## Begin Data extract

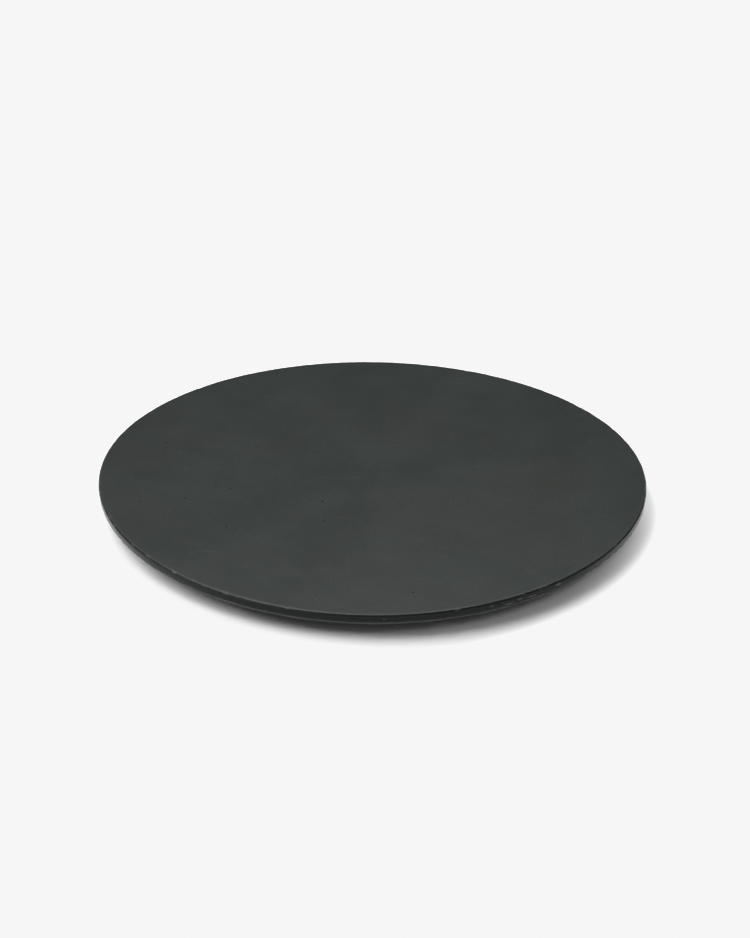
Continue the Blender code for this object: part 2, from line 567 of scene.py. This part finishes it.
def specks(tree, place, per_metre, size, rarity):
    """Round specks: one in each cell of a cell pattern, reaching `size` of a cell out from
    its middle, kept only in the cells whose random number is above `rarity`."""
    cells = add_node(tree, "ShaderNodeTexVoronoi", {"Vector": place, "Scale": per_metre})
    chosen = add_node(tree, "ShaderNodeSeparateColor", {"Color": cells.outputs["Color"]})
    inside = rescale(tree, cells.outputs["Distance"], size * 0.55, size, 1.0, 0.0)
    kept = calculate(tree, "GREATER_THAN", chosen.outputs["Red"], rarity)
    return calculate(tree, "MULTIPLY", inside, kept)


def mark(tree, name):
    """The value of one of the mesh's own attributes."""
    return add_node(tree, "ShaderNodeAttribute", attribute_name=name).outputs["Fac"]


print("the finish reads these marks from the mesh:", sorted(marks))

# %% Colours and measures of the finish
DARK_BASALT = (0.0200, 0.0242, 0.0223, 1.0)
LIGHT_BASALT = (0.0244, 0.0290, 0.0267, 1.0)
BROWN_CAST = (0.0246, 0.0262, 0.0236, 1.0)
FELDSPAR = (0.085, 0.092, 0.084, 1.0)
OLIVINE = (0.008, 0.011, 0.008, 1.0)
FRESH_BREAK = (0.105, 0.098, 0.076, 1.0)
# Painted highlight: the paler colour laid along both arrises.
ARRIS_PAINTED_HIGHLIGHT = (0.072, 0.079, 0.073, 1.0)
# Painted shade: the near-black colour put into the pits.
PAINTED_PIT_SHADE = (0.003, 0.004, 0.003, 1.0)
# Painted shade: the side band and the undercut get a darker colour than the face, for the shade
# that falls on them.
SIDE_PAINTED_SHADE = (0.0104, 0.0128, 0.0118, 1.0)
SHEEN = 0.16                    # specular level: honed, so much duller than a polish
SIDE_SHEEN = 0.085              # and the side band reflects less again

# Lumps, specks or scratches to the metre
CLOUDS_PER_METRE = 48.0
CAST_PER_METRE = 30.0
PATCHES_PER_METRE = 75.0
SCRATCHES_PER_METRE = 90.0
PITS_PER_METRE = 150.0
DARK_SPECKS_PER_METRE = 430.0
PALE_SPECKS_PER_METRE = 620.0
GRAIN_PER_METRE = 1500.0
BREAK_PER_METRE = 2600.0

# How fully each colour covers what lies under it
SIDE_SHADE_COVER = 0.85
PALE_COVER = 0.55
DARK_COVER = 0.70
ARRIS_HIGHLIGHT_COVER = 0.80
BREAK_COVER = 0.80

# Roughness of the honed face, and what the rest adds to it or takes from it
SMOOTHEST_FACE = 0.32
ROUGHEST_FACE = 0.36
SIDE_SMOOTHER = 0.12
UNDERCUT_ROUGHER = 0.08
BREAK_ROUGHER = 0.30
PIT_ROUGHER = 0.40

# Height of the fine relief, in millimetres
GRAIN_RELIEF = 0.010
SCRATCH_RELIEF = -0.012
BREAK_RELIEF = 0.06
PIT_RELIEF = -0.12
HONE_DIRECTION = math.radians(24.0)
HONE_STRETCH = 26.0             # how much longer than wide a scratch is

print(f"clouds {1000.0 / CLOUDS_PER_METRE:.0f} mm wide, grain {1000.0 / GRAIN_PER_METRE:.2f} mm,",
      f"pits at most one to a cell of {1000.0 / PITS_PER_METRE:.1f} mm")


# %% Honed basalt
def honed_basalt():
    """The one material of the stone, from slow clouds down to grain, pits and breaks."""
    material = bpy.data.materials.new("honed_basalt")
    material.use_nodes = True
    tree = material.node_tree
    shader = tree.nodes["Principled BSDF"]
    place = add_node(tree, "ShaderNodeTexCoord").outputs["Object"]

    # The arris mark carries a painted highlight along both arrises.
    broken_here, arris_highlight_here = mark(tree, "broken"), mark(tree, "arris")
    side_here, undercut_here = mark(tree, "side"), mark(tree, "undercut")

    clouds = rescale(tree, noise(tree, place, CLOUDS_PER_METRE, 5.0, 0.62), 0.34, 0.66)
    cast = rescale(tree, noise(tree, place, CAST_PER_METRE, 2.0, 0.5), 0.50, 0.72, 0.0, 0.6)
    grain = noise(tree, place, GRAIN_PER_METRE, 4.0, 0.72)
    pale = specks(tree, place, PALE_SPECKS_PER_METRE, size=0.16, rarity=0.86)
    dark = specks(tree, place, DARK_SPECKS_PER_METRE, size=0.17, rarity=0.84)
    # The pits' near-black colour is painted shade in the hollows; their roughness and bump are
    # real relief.
    pits = specks(tree, place, PITS_PER_METRE, size=0.055, rarity=0.72)

    colour = blend_colour(tree, clouds, DARK_BASALT, LIGHT_BASALT)
    colour = blend_colour(tree, cast, colour, BROWN_CAST)
    shade = rescale(tree, grain, 0.30, 0.70, 0.80, 1.20)
    shade_colour = add_node(
        tree, "ShaderNodeCombineColor", {"Red": shade, "Green": shade, "Blue": shade})
    colour = blend_colour(tree, 1.0, colour, shade_colour.outputs["Color"], "MULTIPLY")
    # Painted shade: the side band and the undercut are blended towards a darker colour than the
    # face.
    painted_side_shade = calculate(tree, "MAXIMUM", side_here, undercut_here)
    for share, cover, paint in (
            (painted_side_shade, SIDE_SHADE_COVER, SIDE_PAINTED_SHADE), (pale, PALE_COVER, FELDSPAR),
            (dark, DARK_COVER, OLIVINE), (arris_highlight_here, ARRIS_HIGHLIGHT_COVER, ARRIS_PAINTED_HIGHLIGHT),
            (broken_here, BREAK_COVER, FRESH_BREAK), (pits, 1.0, PAINTED_PIT_SHADE)):
        colour = blend_colour(tree, calculate(tree, "MULTIPLY", share, cover), colour, paint)
    tree.links.new(colour, shader.inputs["Base Color"])

    rough = rescale(
        tree, noise(tree, place, PATCHES_PER_METRE, 4.0, 0.6), 0.30, 0.70,
        SMOOTHEST_FACE, ROUGHEST_FACE)
    for share, change in (
            (side_here, -SIDE_SMOOTHER), (undercut_here, UNDERCUT_ROUGHER),
            (broken_here, BREAK_ROUGHER), (pits, PIT_ROUGHER)):
        rough = calculate(tree, "ADD", rough, calculate(tree, "MULTIPLY", share, change))
    tree.links.new(rough, shader.inputs["Roughness"])
    sheen = rescale(tree, side_here, 0.0, 1.0, SHEEN, SIDE_SHEEN)
    tree.links.new(sheen, shader.inputs["Specular IOR Level"])

    lengthwise = add_node(
        tree, "ShaderNodeMapping",
        {"Vector": place, "Rotation": (0.0, 0.0, HONE_DIRECTION),
         "Scale": (1.0, HONE_STRETCH, 1.0)})
    scratches = rescale(
        tree, noise(tree, lengthwise.outputs["Vector"], SCRATCHES_PER_METRE, 2.0, 0.5),
        0.66, 0.76)
    crystals = calculate(
        tree, "MULTIPLY", noise(tree, place, BREAK_PER_METRE, 3.0, 0.7), broken_here)
    relief = calculate(tree, "MULTIPLY", grain, GRAIN_RELIEF)
    for share, depth in (
            (scratches, SCRATCH_RELIEF), (crystals, BREAK_RELIEF), (pits, PIT_RELIEF)):
        relief = calculate(tree, "ADD", relief, calculate(tree, "MULTIPLY", share, depth))
    bump = add_node(tree, "ShaderNodeBump", {"Height": relief, "Distance": MM})
    tree.links.new(bump.outputs["Normal"], shader.inputs["Normal"])
    return material


stone.data.materials.append(honed_basalt())
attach(stone, "root")
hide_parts("stone_disc")
print("finish:", stone.data.materials[0].name, "with",
      len(stone.data.materials[0].node_tree.nodes), "nodes")

# %% [markdown]
# ## The table and the light
#
# The stone lies on a seamless pale sweep, lit so strongly that the paper burns out to one
# even white, while the stone itself stays dark. A display curve that holds everything above
# that white gives the same burnt-out paper. It also narrows the shadow, because only its
# deep part falls below the white.
#
# Five lamps do the lighting. A wide softbox stands high on the left and lights both the
# stone and the paper. Three more are flagged off the stone, so they light the paper only,
# and the stone still throws its shadow in them: a strong one low behind, a very wide faint
# one in front and a small faint one in front on the right. A panel behind lights the stone
# alone and puts the sheen on its face.

# %% Sweep, wall and room
PURE_WHITE = (1.0, 1.0, 1.0, 1.0)
SWEEP_WHITE = (0.90, 0.90, 0.90, 1.0)
BURNT_WHITE = 0.9216            # everything brighter than this shows as this
ROOM_LIGHT = 0.04
SWEEP_HALF = 6.0
PAPER_GAP = 0.02 * MM           # keeps the paper and the underside from sharing one plane
WALL_RADIUS = 7.0
WALL_FOOT = -0.6                # the wall's lowest and highest rows, as angles in radians
WALL_TOP = 1.5
WALL_COLUMNS = 48
WALL_ROWS = 22


def plain_material(name, colour, glow=0.0):
    """A matt colour, or a plain glow if glow is above zero."""
    material = bpy.data.materials.new(name)
    material.use_nodes = True
    tree = material.node_tree
    tree.nodes.clear()
    output = add_node(tree, "ShaderNodeOutputMaterial")
    if glow > 0.0:
        shade = add_node(tree, "ShaderNodeEmission", {"Color": colour, "Strength": glow})
        tree.links.new(shade.outputs["Emission"], output.inputs["Surface"])
    else:
        shade = add_node(tree, "ShaderNodeBsdfDiffuse", {"Color": colour})
        tree.links.new(shade.outputs["BSDF"], output.inputs["Surface"])
    return material


sweep_mesh = bpy.data.meshes.new("paper_sweep")
sweep_mesh.from_pydata(
    [(-SWEEP_HALF, -SWEEP_HALF, -PAPER_GAP), (SWEEP_HALF, -SWEEP_HALF, -PAPER_GAP),
     (SWEEP_HALF, SWEEP_HALF, -PAPER_GAP), (-SWEEP_HALF, SWEEP_HALF, -PAPER_GAP)],
    [], [(0, 1, 2, 3)])
sweep = bpy.data.objects.new("paper_sweep", sweep_mesh)
sweep_mesh.materials.append(plain_material("paper_white", SWEEP_WHITE))

wall_across, wall_up = np.meshgrid(
    np.linspace(0.0, 2.0 * math.pi, WALL_COLUMNS + 1)[:-1],
    np.linspace(WALL_FOOT, WALL_TOP, WALL_ROWS), indexing="xy")
wall_points = WALL_RADIUS * np.stack([
    np.cos(wall_up) * np.cos(wall_across), np.cos(wall_up) * np.sin(wall_across),
    np.sin(wall_up)], axis=-1).reshape(-1, 3)
wall_mesh = bpy.data.meshes.new("pale_wall")
wall_mesh.from_pydata(
    wall_points.tolist(), [], grid_faces(0, WALL_ROWS, WALL_COLUMNS).tolist())
wall = bpy.data.objects.new("pale_wall", wall_mesh)
wall_mesh.materials.append(plain_material("wall_glow", PURE_WHITE, BURNT_WHITE))
# The wall shows the held white behind the sweep, and it lights and shades nothing.
wall.visible_diffuse = False
wall.visible_glossy = False
wall.visible_transmission = False
wall.visible_shadow = False

for backdrop in (sweep, wall):
    bpy.context.scene.collection.objects.link(backdrop)

room = bpy.data.worlds.new("dim_room")
room.use_nodes = True
room.node_tree.nodes["Background"].inputs["Color"].default_value = PURE_WHITE
room.node_tree.nodes["Background"].inputs["Strength"].default_value = ROOM_LIGHT
bpy.context.scene.world = room

view = bpy.context.scene.view_settings
view.view_transform = "Standard"
view.use_curve_mapping = True
view.curve_mapping.extend = "HORIZONTAL"
for curve in view.curve_mapping.curves:
    curve.points[0].handle_type = "VECTOR"
    curve.points[-1].handle_type = "VECTOR"
view.curve_mapping.curves[3].points[-1].location = (BURNT_WHITE, BURNT_WHITE)
view.curve_mapping.update()
print("sweep", 2 * SWEEP_HALF, "m across, room light", ROOM_LIGHT, "white held at", BURNT_WHITE)


# %% Lamps
PANEL_TINT = (0.965, 1.0, 0.98)         # a trace of green


def aim(lamp, toward):
    """Turn a lamp or camera so that its -Z axis points along `toward`."""
    lamp.rotation_mode = "QUATERNION"
    lamp.rotation_quaternion = Vector(toward).to_track_quat("-Z", "Y")


def softbox(name, turn_degrees, height_degrees, spread_degrees, strength, lights=None):
    """A wide, soft light from one side: a sun lamp with a wide disc. The turn is counted
    from +X towards +Y. `lights` names the only things that it falls on, if it is flagged."""
    turn, rise = math.radians(turn_degrees), math.radians(height_degrees)
    light = bpy.data.lights.new(name, "SUN")
    light.angle = math.radians(spread_degrees)
    light.energy = strength
    lamp = bpy.data.objects.new(name, light)
    aim(lamp, (-math.cos(rise) * math.cos(turn), -math.cos(rise) * math.sin(turn),
               -math.sin(rise)))
    bpy.context.scene.collection.objects.link(lamp)
    lamp.light_linking.receiver_collection = lights
    return lamp


def panel(name, at, target, width, depth, watts, lights=None):
    """A flat panel light at one place that faces another."""
    light = bpy.data.lights.new(name, "AREA")
    light.shape = "RECTANGLE"
    light.size, light.size_y = width, depth
    light.energy = watts
    light.color = PANEL_TINT
    lamp = bpy.data.objects.new(name, light)
    lamp.location = at
    aim(lamp, [goal - start for goal, start in zip(target, at)])
    bpy.context.scene.collection.objects.link(lamp)
    lamp.light_linking.receiver_collection = lights
    return lamp


stone_alone = bpy.data.collections.new("stone_alone")
stone_alone.objects.link(stone)
sweep_alone = bpy.data.collections.new("sweep_alone")
sweep_alone.objects.link(sweep)

softbox("softbox_left", 185.0, 52.0, 52.0, 3.10)
softbox("softbox_low_behind", 84.0, 10.0, 90.0, 8.60, sweep_alone)
softbox("softbox_front", 270.0, 45.0, 137.0, 0.64, sweep_alone)
softbox("softbox_front_right", 304.0, 47.0, 19.0, 0.37, sweep_alone)
panel("panel_behind", at=(-0.08, 0.85, 1.05), target=(0.0, 0.0, THICKNESS),
      width=0.8, depth=0.3, watts=9.0, lights=stone_alone)

# %% [markdown]
# ## The camera
#
# A long lens from about four and a half disc widths away, looking down at 27.5 degrees,
# keeps the ellipse of the face honest. The camera is placed from the stone's own sizes: the
# middle of the top face, back along the line of sight, with a hair of sideways and upward
# offset and a half-degree lean, as a hand-set tripod has.

# %% Place the camera
LOOK_DOWN = math.radians(27.5)
LEAN = math.radians(0.55)
LENS_MM = 95.95
BACK = 9.2 * RADIUS
SIDEWAYS = 0.010 * RADIUS
UPWARD = 0.024 * RADIUS

sight = np.array([0.0, math.cos(LOOK_DOWN), -math.sin(LOOK_DOWN)])
camera_up = np.array([0.0, math.sin(LOOK_DOWN), math.cos(LOOK_DOWN)])
camera_right = np.array([1.0, 0.0, 0.0])
camera_at = (np.array([0.0, 0.0, THICKNESS]) - BACK * sight
             + SIDEWAYS * camera_right + UPWARD * camera_up)

lens = bpy.data.cameras.new("camera")
lens.lens = LENS_MM
lens.sensor_width = 36.0
camera = bpy.data.objects.new("camera", lens)
camera.location = camera_at
camera.rotation_mode = "XYZ"
camera.rotation_euler = (math.pi / 2.0 - LOOK_DOWN, 0.0, 0.0)
camera.rotation_euler.rotate_axis("Z", LEAN)
bpy.context.scene.collection.objects.link(camera)
bpy.context.scene.camera = camera
print("camera at", [round(float(value), 4) for value in camera_at], "lens", LENS_MM, "mm")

## End Data extract

### The task
Gather all lines with the string "scene" from the data.

### Response to this exercise
Continue the Blender code for this object: part 2, from line 567 of scene.py. This part finishes it.
    bpy.context.scene.collection.objects.link(backdrop)
bpy.context.scene.world = room
view = bpy.context.scene.view_settings
    bpy.context.scene.collection.objects.link(lamp)
    bpy.context.scene.collection.objects.link(lamp)
bpy.context.scene.collection.objects.link(camera)
bpy.context.scene.camera = camera